There is every chance that our economic independence is in its last days, thanks entirely to the incompetence we have displayed in running our own affairs, and the Greens at least made an effort to highlight that. Cowen’s implicit rejection of their approach is clearly based on the calculation that there is no realistic prospect of Fine Gael and Labour accepting the Government’s four-year plan so the Coalition might as well get on with it and make its own decisions.
The best that can be hoped for now is that the Government will come forward with a coherent four-year plan in a month’s time and that the Opposition parties, after detailed briefings from a senior Department of Finance official, will put forward credible plans of their own.
At that stage the electorate should be given the chance to give its verdict on the alternative recovery plans. A debate about the real issues facing the country is required to educate the public about the choices available and to give whatever Government emerges the moral authority to do what is necessary to preserve our economic independence.
However, an early election will not happen if the Taoiseach has anything to do with it. He seems determined to publish the four-year plan, which will commit any subsequent administration to specific measures as well as overall budget targets, and then to press on with the budget and get it through the Dáil.
While the Coalition’s chances of surviving next year are open to question, that is not the way Fianna Fáil TDs see it. They have become used to surviving political upsets and many of them fancy their chances of making it to autumn 2011 if they make it through the budget. That assumes that the Greens will hang in there until the bitter end because they face even greater carnage than Fianna Fáil. On form it is hard to argue with that calculation but something strange happened to the Greens in the past few days and it may have serious implications for relations between the two Coalition parties.

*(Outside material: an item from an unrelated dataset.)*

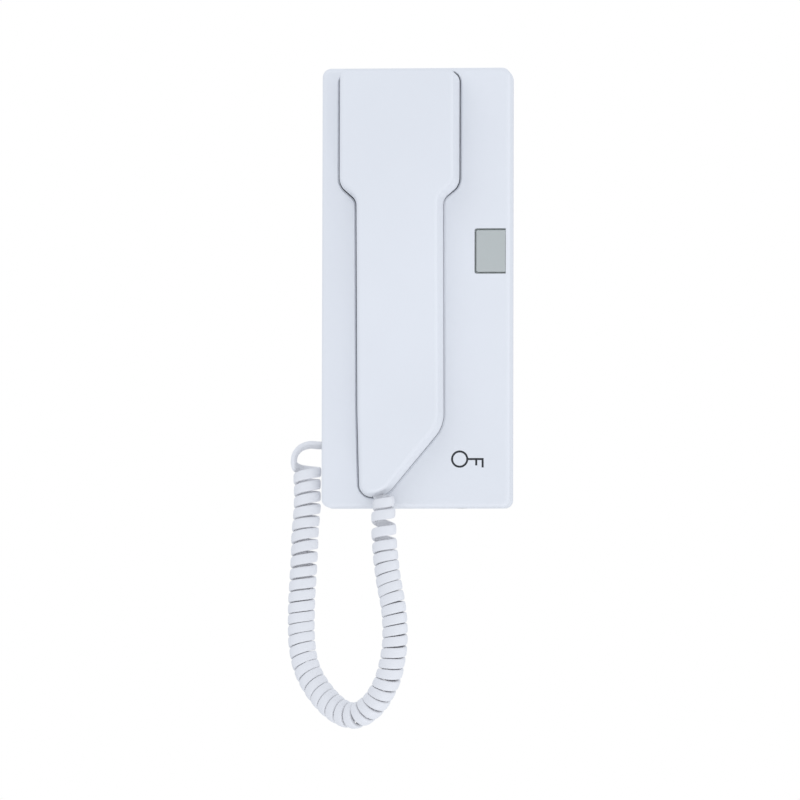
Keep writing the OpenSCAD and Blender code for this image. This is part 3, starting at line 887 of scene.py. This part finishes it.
def make_cord():
    line = cord_line()
    places = [p for p, _, _ in line]
    sides, squareness = 20, 0.62
    rows = []
    for i, (place, wide, half) in enumerate(line):
        tangent = (places[min(i + 1, len(places) - 1)] - places[max(i - 1, 0)]).normalized()
        thin = tangent.cross(wide).normalized()
        across = thin.cross(tangent)
        ring = []
        for k in range(sides):
            a = 2 * math.pi * k / sides
            c, s = math.cos(a), math.sin(a)
            u = half * math.copysign(abs(c) ** squareness, c)
            v = CORD_THICK / 2 * math.copysign(abs(s) ** squareness, s)
            ring.append(place + u * across + v * thin)
        rows.append(ring)
    cord = stack("curly_cord", rows, one_face)
    for polygon in cord.data.polygons:
        polygon.use_smooth = True
    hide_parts("cord_lead_base", "cord_coil", "cord_lead_handset")
    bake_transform(cord)
    return cord


cord = make_cord()
cover = make_front_cover()
hook = make_cradle_hook()
front_shell = make_front_shell()
rear_shell = make_rear_shell()
button = make_button()
button_spring = make_button_spring()
mark = make_mark()


# ---- Clear plugs ----


def make_plug(name, node, body):
    """A modular plug: a bevelled clear block."""
    low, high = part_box(node)
    plug = box(
        name,
        (low.x / MM, low.z / MM, -high.y / MM),
        (high.x / MM, high.z / MM, -low.y / MM),
    )
    bevel = plug.modifiers.new("bevel", "BEVEL")
    bevel.width = 0.35 * MM
    bevel.segments = 3
    apply_modifiers(plug)
    smooth_mesh(plug)
    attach(plug, body)
    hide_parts(node)
    return plug


base_plug = make_plug("plug_base", "base_plug", "base")
handset_plug = make_plug("plug_handset", "handset_plug", "handset")


# ---- Materials ----


class Shader:
    """A small helper for node materials."""

    def __init__(self, name):
        self.material = bpy.data.materials.new(name)
        self.material.use_nodes = True
        self.tree = self.material.node_tree
        self.main = self.tree.nodes["Principled BSDF"]
        self.place = self.node("ShaderNodeTexCoord").outputs["Object"]

    def node(self, kind, **values):
        made = self.tree.nodes.new(kind)
        for key, value in values.items():
            if hasattr(made, key):
                setattr(made, key, value)
            else:
                made.inputs[key.replace("_", " ")].default_value = value
        return made

    def link(self, a, b):
        self.tree.links.new(a, b)

    def noise(self, scale, detail=2.0, rough=0.5, stretch=None):
        made = self.node("ShaderNodeTexNoise", Scale=scale, Detail=detail, Roughness=rough)
        if stretch:
            mapping = self.node("ShaderNodeMapping")
            mapping.inputs["Scale"].default_value = stretch
            self.link(self.place, mapping.inputs["Vector"])
            self.link(mapping.outputs["Vector"], made.inputs["Vector"])
        else:
            self.link(self.place, made.inputs["Vector"])
        return made.outputs["Fac"]

    def span(self, source, low, high, from_low=0.3, from_high=0.7):
        made = self.node("ShaderNodeMapRange")
        made.inputs["From Min"].default_value = from_low
        made.inputs["From Max"].default_value = from_high
        made.inputs["To Min"].default_value = low
        made.inputs["To Max"].default_value = high
        self.link(source, made.inputs["Value"])
        return made.outputs["Result"]

    def ramp(self, source, stops):
        made = self.node("ShaderNodeValToRGB")
        elements = made.color_ramp.elements
        while len(elements) < len(stops):
            elements.new(0.5)
        for element, (at, colour) in zip(elements, stops):
            element.position = at
            element.color = (*colour, 1.0)
        self.link(source, made.inputs["Fac"])
        return made.outputs["Color"]

    def colour(self, source):
        self.link(source, self.main.inputs["Base Color"])

    def roughness(self, source):
        self.link(source, self.main.inputs["Roughness"])

    def bump(self, heights, distance, strength=1.0):
        """Bump from one or more height textures, each as deep as distance in metres."""
        normal = None
        for height in heights:
            made = self.node("ShaderNodeBump", Strength=strength, Distance=distance)
            self.link(height, made.inputs["Height"])
            if normal:
                self.link(normal, made.inputs["Normal"])
            normal = made.outputs["Normal"]
        self.link(normal, self.main.inputs["Normal"])

    def set(self, **values):
        for key, value in values.items():
            self.main.inputs[key.replace("_", " ")].default_value = value


def moulded(name, colour, rough, grain=1600.0, depth=0.00002, spread=0.02, **sockets):
    """Moulded plastic: faint flow shading, fine texture and a slightly uneven gloss."""
    shader = Shader(name)
    cloudy = shader.noise(9.0, 3.0, 0.55)
    dark = tuple(c * (1 - spread) for c in colour)
    light = tuple(min(1.0, c * (1 + spread)) for c in colour)
    shader.colour(shader.ramp(cloudy, [(0.32, dark), (0.68, light)]))
    fine = shader.noise(grain, 2.0, 0.6)
    patch = shader.noise(55.0, 4.0, 0.6)
    shader.roughness(shader.span(patch, rough - 0.035, rough + 0.05))
    shader.bump([fine, shader.noise(grain / 3.5, 2.0, 0.5)], depth, 0.35)
    shader.set(**sockets)
    return shader.material


def metal(name, colour, rough, grain=(1, 1, 1)):
    """Metal with a fine grain, finer along an axis with a larger number."""
    shader = Shader(name)
    streak = shader.noise(900.0, 3.0, 0.6, grain)
    shader.colour(
        shader.ramp(streak, [(0.35, tuple(c * 0.86 for c in colour)), (0.65, colour)])
    )
    shader.roughness(shader.span(streak, rough - 0.06, rough + 0.08))
    shader.bump([streak], 0.00001, 0.4)
    shader.set(Metallic=1.0)
    return shader.material


def circuit_board():
    """Green solder mask with paler lines."""
    shader = Shader("solder_mask")
    trace = shader.node("ShaderNodeTexBrick", Scale=260.0)
    trace.offset, trace.squash = 0.5, 1.0
    trace.inputs["Mortar Size"].default_value = 0.03
    trace.inputs["Color1"].default_value = (0.012, 0.085, 0.035, 1)
    trace.inputs["Color2"].default_value = (0.014, 0.095, 0.04, 1)
    trace.inputs["Mortar"].default_value = (0.03, 0.17, 0.075, 1)
    mapping = shader.node("ShaderNodeMapping")
    mapping.inputs["Rotation"].default_value = (math.pi / 2, 0, 0)
    shader.link(shader.place, mapping.inputs["Vector"])
    shader.link(mapping.outputs["Vector"], trace.inputs["Vector"])
    shader.colour(trace.outputs["Color"])
    shader.roughness(shader.span(shader.noise(400.0), 0.3, 0.42))
    shader.bump([trace.outputs["Fac"]], 0.00003, 0.5)
    return shader.material


def milky_clear():
    shader = Shader("milky_clear")
    cloud = shader.noise(140.0, 3.0)
    shader.colour(shader.ramp(cloud, [(0.3, (0.8, 0.82, 0.84)), (0.7, (0.88, 0.9, 0.92))]))
    shader.roughness(shader.span(cloud, 0.08, 0.16))
    shader.bump([shader.noise(900.0)], 0.00001, 0.2)
    shader.set(Transmission_Weight=0.75, IOR=1.5)
    return shader.material


def insulation():
    """Wires of several colours, by where they lie from left to right."""
    shader = Shader("wire_insulation")
    axes = shader.node("ShaderNodeSeparateXYZ")
    shader.link(shader.place, axes.inputs["Vector"])
    made = shader.node("ShaderNodeMath", operation="MULTIPLY")
    made.inputs[1].default_value = 250.0
    shader.link(axes.outputs["X"], made.inputs[0])
    part = shader.node("ShaderNodeMath", operation="FRACT")
    shader.link(made.outputs[0], part.inputs[0])
    shader.colour(
        shader.ramp(
            part.outputs[0],
            [
                (0.0, (0.55, 0.05, 0.03)),
                (0.3, (0.7, 0.5, 0.05)),
                (0.6, (0.05, 0.25, 0.08)),
                (0.9, (0.04, 0.04, 0.05)),
            ],
        )
    )
    shader.roughness(shader.span(shader.noise(700.0), 0.32, 0.45))
    shader.bump([shader.noise(1500.0)], 0.00001, 0.3)
    return shader.material


white_gloss = moulded(
    "white_abs", (0.865, 0.875, 0.895), 0.4, Coat_Weight=0.12, Coat_Roughness=0.2
)
white_matt = moulded("white_housing", (0.77, 0.777, 0.8), 0.5, 1100.0, 0.00005)
cord_white = moulded("cord_jacket", (0.87, 0.866, 0.874), 0.42, 900.0, 0.00004, 0.025)
button_grey = moulded("button_grey", (0.53, 0.556, 0.532), 0.4, 1400.0, 0.00003)
print_black = moulded("print_ink", (0.018, 0.02, 0.024), 0.45, 2400.0, 0.00001, 0.2)
ivory = moulded("acetal", (0.78, 0.76, 0.68), 0.38)
black_plastic = moulded("black_moulding", (0.02, 0.02, 0.022), 0.45, 1200.0, 0.00004, 0.25)
rubber = moulded("black_rubber", (0.014, 0.014, 0.015), 0.7, 800.0, 0.00006, 0.3)
terminal_green = moulded("terminal_green", (0.05, 0.3, 0.12), 0.42)
sleeve = moulded("can_sleeve", (0.015, 0.02, 0.09), 0.25, 1500.0, 0.00001, 0.15)
lacquer = moulded("resistor_lacquer", (0.5, 0.36, 0.2), 0.35, 1500.0, 0.00003, 0.12)
steel = metal("zinc_plated_steel", (0.62, 0.63, 0.65), 0.3, (1, 1, 6))
aluminium = metal("pressed_can", (0.72, 0.72, 0.73), 0.28)
iron = metal("ballast_plate", (0.34, 0.35, 0.37), 0.45, (6, 1, 1))
board = circuit_board()
clear = milky_clear()
wires = insulation()

# The CAD nodes that are shown as they are, by their material
NODE_LOOKS = {
    white_matt: ["rear_housing"],
    steel: ["cover_screw", "board_screws", "terminal_screws", "hook_spring", "handset_screws"],
    board: ["main_board"],
    terminal_green: ["terminal_block"],
    black_plastic: [
        "hook_switch", "door_switch", "call_buzzer", "speech_chip", "base_jack", "handset_jack",
    ],
    sleeve: ["capacitors"],
    lacquer: ["resistors"],
    wires: ["jack_wires", "handset_wires"],
    ivory: ["hook_plunger", "door_switch_plunger"],
    aluminium: ["receiver_capsule", "microphone_capsule"],
    rubber: ["receiver_gasket", "microphone_boot"],
    iron: ["handset_weight"],
}


def dress(obj, material):
    """Gives the whole of an object one material."""
    obj.data.materials.clear()
    obj.data.materials.append(material)
    for polygon in obj.data.polygons:
        polygon.material_index = 0


for material, names in NODE_LOOKS.items():
    for name in names:
        dress(frame["nodes"][name], material)
for obj, material in [
    (cord, cord_white),
    (cover, white_gloss),
    (hook, white_gloss),
    (front_shell, white_gloss),
    (rear_shell, white_gloss),
    (button, button_grey),
    (button_spring, steel),
    (mark, print_black),
    (base_plug, clear),
    (handset_plug, clear),
]:
    dress(obj, material)


# ---- Floor and light ----


def make_floor():
    """A large pale disc, well below the phone."""
    points, faces = [(0.0, 0.0, 0.0)], []
    rings, steps, radius, level = 12, 96, 9.0, -1.8
    for j in range(1, rings + 1):
        for k in range(steps):
            a = 2 * math.pi * k / steps
            r = radius * j / rings
            points.append((r * math.cos(a), r * math.sin(a), 0.0))
    for k in range(steps):
        faces.append((0, 1 + k, 1 + (k + 1) % steps))
    for j in range(rings - 1):
        for k in range(steps):
            n = (k + 1) % steps
            a, b = 1 + j * steps, 1 + (j + 1) * steps
            faces.append((a + k, b + k, b + n, a + n))
    mesh = bpy.data.meshes.new("floor")
    mesh.from_pydata(points, [], faces)
    floor = bpy.data.objects.new("floor", mesh)
    floor.location = (0, 0, level)
    scene.collection.objects.link(floor)
    shader = Shader("pale_floor")
    soft = shader.noise(3.0, 4.0)
    shader.colour(shader.ramp(soft, [(0.3, (0.86, 0.86, 0.865)), (0.7, (0.9, 0.9, 0.905))]))
    shader.roughness(shader.span(soft, 0.7, 0.8))
    mesh.materials.append(shader.material)


def area_light(name, place, size, power, colour):
    data = bpy.data.lights.new(name, "AREA")
    data.shape = "DISK"
    data.size = size
    data.energy = power
    data.color = colour
    light = bpy.data.objects.new(name, data)
    light.location = place
    aim = Vector((-0.01, -0.02, -0.05))
    light.rotation_euler = (Vector(place) - aim).to_track_quat("Z", "Y").to_euler()
    scene.collection.objects.link(light)


def make_world():
    """White to the camera, and a soft cool dome for the light."""
    made = bpy.data.worlds.new("studio")
    scene.world = made
    made.use_nodes = True
    tree = made.node_tree
    nodes, links = tree.nodes, tree.links
    dome = nodes["Background"]
    dome.inputs["Color"].default_value = (0.912, 0.96, 1.045, 1)
    dome.inputs["Strength"].default_value = 0.785
    seen = nodes.new("ShaderNodeBackground")
    seen.inputs["Color"].default_value = (1, 1, 1, 1)
    seen.inputs["Strength"].default_value = 1.0
    path = nodes.new("ShaderNodeLightPath")
    mix = nodes.new("ShaderNodeMixShader")
    links.new(path.outputs["Is Camera Ray"], mix.inputs["Fac"])
    links.new(dome.outputs["Background"], mix.inputs[1])
    links.new(seen.outputs["Background"], mix.inputs[2])
    links.new(mix.outputs["Shader"], nodes["World Output"].inputs["Surface"])


make_floor()
make_world()
area_light("key", (-0.85, -1.35, 1.15), 1.8, 6.0, (0.965, 0.98, 1.02))
area_light("fill", (2.1, -0.25, 0.25), 1.6, 6.0, (0.965, 0.98, 1.01))
area_light("low", (0.35, -0.75, -1.55), 1.2, 6.0, (0.965, 0.98, 1.01))
scene.cycles.max_bounces = 16
scene.cycles.diffuse_bounces = 10
scene.view_settings.view_transform = "Standard"
scene.view_settings.look = "None"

One theory is that the stark reality of the budget choices confronting the Coalition was made clear at Thursday’s Cabinet meeting and spooked the Greens. With their attempt to build some kind of cross-party consensus scorned, the party is left naked in Fianna Fáil’s embrace to await its electoral fate.
The Opposition parties don’t have a lot to be complacent about either, despite their standing in the polls. Once they have been briefed by the Department of Finance, Fine Gael and Labour will have to come up with coherent and realistic policies to demonstrate they are capable of exercising power. It won’t wash to simply blame Fianna Fáil for landing the country in its current mess, fair as that charge is. Both Opposition parties will have to spell out how they propose to reduce the budget deficit to 3 per cent of GDP by 2014.
In the Dáil during the week, Eamon Gilmore called on Tánaiste Mary Coughlan to acknowledge, which she duly did, that both Opposition parties had accepted the 3 per cent target. However, that is the easy part. The difficult part is to spell out how that is going to be achieved whether through measures such as a property tax, income tax increases, cuts in welfare spending or further cuts in the public service pay bill.
Fine Gael and Labour will have to convince not only the voters but the ECB and the international money markets that they are serious. Otherwise, the sweet taste of power could turn to ashes in their mouths as they find themselves presiding over the loss of Ireland’s economic sovereignty.